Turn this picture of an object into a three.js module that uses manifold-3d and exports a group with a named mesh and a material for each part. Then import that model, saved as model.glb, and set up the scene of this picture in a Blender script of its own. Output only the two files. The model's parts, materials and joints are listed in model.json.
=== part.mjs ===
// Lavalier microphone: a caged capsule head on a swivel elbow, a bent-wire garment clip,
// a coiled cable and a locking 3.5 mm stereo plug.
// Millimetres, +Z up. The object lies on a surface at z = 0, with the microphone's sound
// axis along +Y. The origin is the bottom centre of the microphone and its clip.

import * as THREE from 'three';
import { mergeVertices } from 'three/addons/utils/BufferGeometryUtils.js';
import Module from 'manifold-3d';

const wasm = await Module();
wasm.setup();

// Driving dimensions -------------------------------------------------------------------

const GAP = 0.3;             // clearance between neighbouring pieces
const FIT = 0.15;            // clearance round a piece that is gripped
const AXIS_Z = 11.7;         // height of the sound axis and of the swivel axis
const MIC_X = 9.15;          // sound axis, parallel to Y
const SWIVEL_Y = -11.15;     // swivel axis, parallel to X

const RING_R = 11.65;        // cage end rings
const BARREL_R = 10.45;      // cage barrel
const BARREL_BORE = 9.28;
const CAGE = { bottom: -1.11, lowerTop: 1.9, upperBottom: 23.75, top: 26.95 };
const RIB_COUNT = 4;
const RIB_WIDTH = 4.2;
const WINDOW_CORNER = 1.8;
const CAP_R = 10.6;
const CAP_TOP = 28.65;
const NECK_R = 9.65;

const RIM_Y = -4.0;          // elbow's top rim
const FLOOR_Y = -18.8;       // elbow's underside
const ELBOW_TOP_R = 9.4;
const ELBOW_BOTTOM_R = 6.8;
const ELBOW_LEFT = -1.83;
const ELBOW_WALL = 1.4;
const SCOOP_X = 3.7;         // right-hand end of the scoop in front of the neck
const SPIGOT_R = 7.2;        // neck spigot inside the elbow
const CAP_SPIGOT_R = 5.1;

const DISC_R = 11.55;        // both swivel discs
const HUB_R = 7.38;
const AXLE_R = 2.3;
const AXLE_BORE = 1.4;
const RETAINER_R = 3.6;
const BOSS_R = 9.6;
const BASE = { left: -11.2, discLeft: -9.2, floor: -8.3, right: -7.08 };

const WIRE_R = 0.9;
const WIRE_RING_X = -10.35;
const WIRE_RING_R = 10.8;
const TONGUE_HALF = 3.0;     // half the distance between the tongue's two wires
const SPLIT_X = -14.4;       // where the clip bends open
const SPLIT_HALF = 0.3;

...

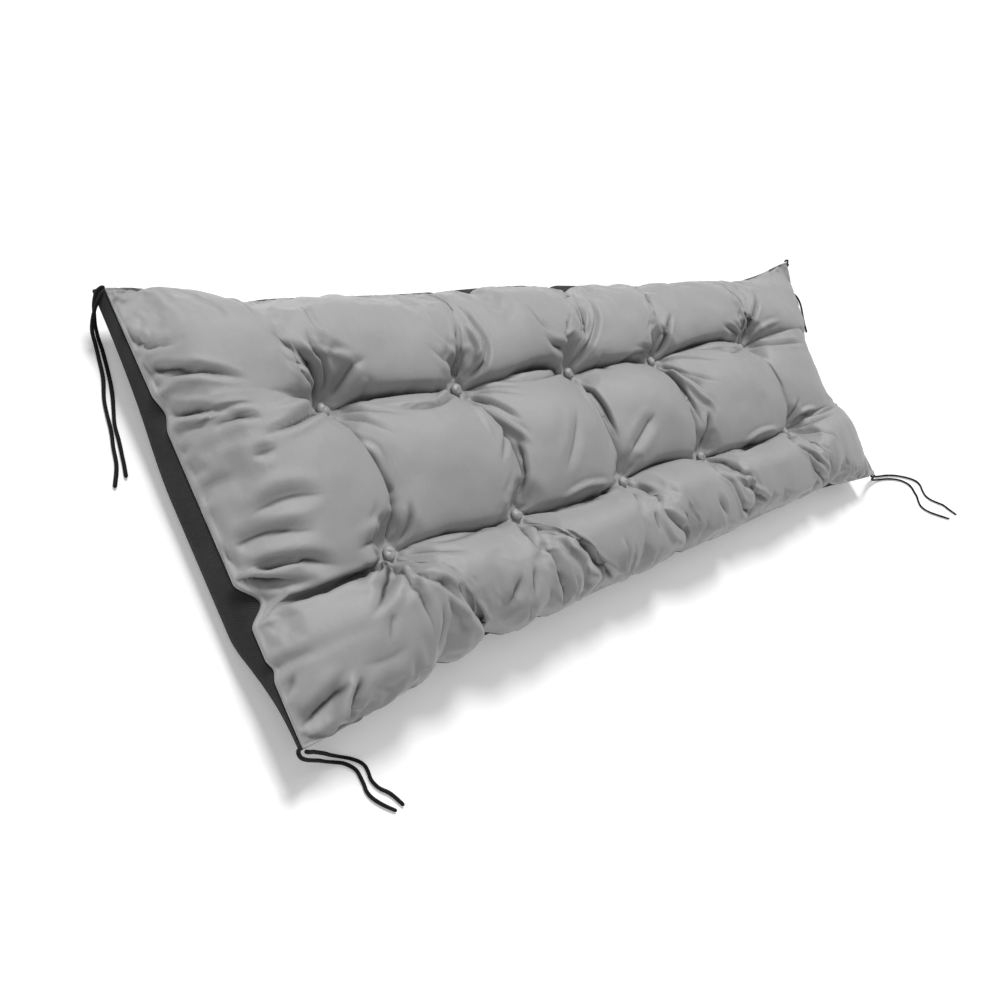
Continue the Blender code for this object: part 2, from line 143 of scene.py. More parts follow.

**Stated task**
Look through the entries above and quote exactly the lines from the line with "Turn this picture" to the line with "const CAP_SPIGOT_R = 5.1;", counting both of those lines.

**Task response**
Turn this picture of an object into a three.js module that uses manifold-3d and exports a group with a named mesh and a material for each part. Then import that model, saved as model.glb, and set up the scene of this picture in a Blender script of its own. Output only the two files. The model's parts, materials and joints are listed in model.json.
=== part.mjs ===
// Lavalier microphone: a caged capsule head on a swivel elbow, a bent-wire garment clip,
// a coiled cable and a locking 3.5 mm stereo plug.
// Millimetres, +Z up. The object lies on a surface at z = 0, with the microphone's sound
// axis along +Y. The origin is the bottom centre of the microphone and its clip.

import * as THREE from 'three';
import { mergeVertices } from 'three/addons/utils/BufferGeometryUtils.js';
import Module from 'manifold-3d';

const wasm = await Module();
wasm.setup();

// Driving dimensions -------------------------------------------------------------------

const GAP = 0.3;             // clearance between neighbouring pieces
const FIT = 0.15;            // clearance round a piece that is gripped
const AXIS_Z = 11.7;         // height of the sound axis and of the swivel axis
const MIC_X = 9.15;          // sound axis, parallel to Y
const SWIVEL_Y = -11.15;     // swivel axis, parallel to X

const RING_R = 11.65;        // cage end rings
const BARREL_R = 10.45;      // cage barrel
const BARREL_BORE = 9.28;
const CAGE = { bottom: -1.11, lowerTop: 1.9, upperBottom: 23.75, top: 26.95 };
const RIB_COUNT = 4;
const RIB_WIDTH = 4.2;
const WINDOW_CORNER = 1.8;
const CAP_R = 10.6;
const CAP_TOP = 28.65;
const NECK_R = 9.65;

const RIM_Y = -4.0;          // elbow's top rim
const FLOOR_Y = -18.8;       // elbow's underside
const ELBOW_TOP_R = 9.4;
const ELBOW_BOTTOM_R = 6.8;
const ELBOW_LEFT = -1.83;
const ELBOW_WALL = 1.4;
const SCOOP_X = 3.7;         // right-hand end of the scoop in front of the neck
const SPIGOT_R = 7.2;        // neck spigot inside the elbow
const CAP_SPIGOT_R = 5.1;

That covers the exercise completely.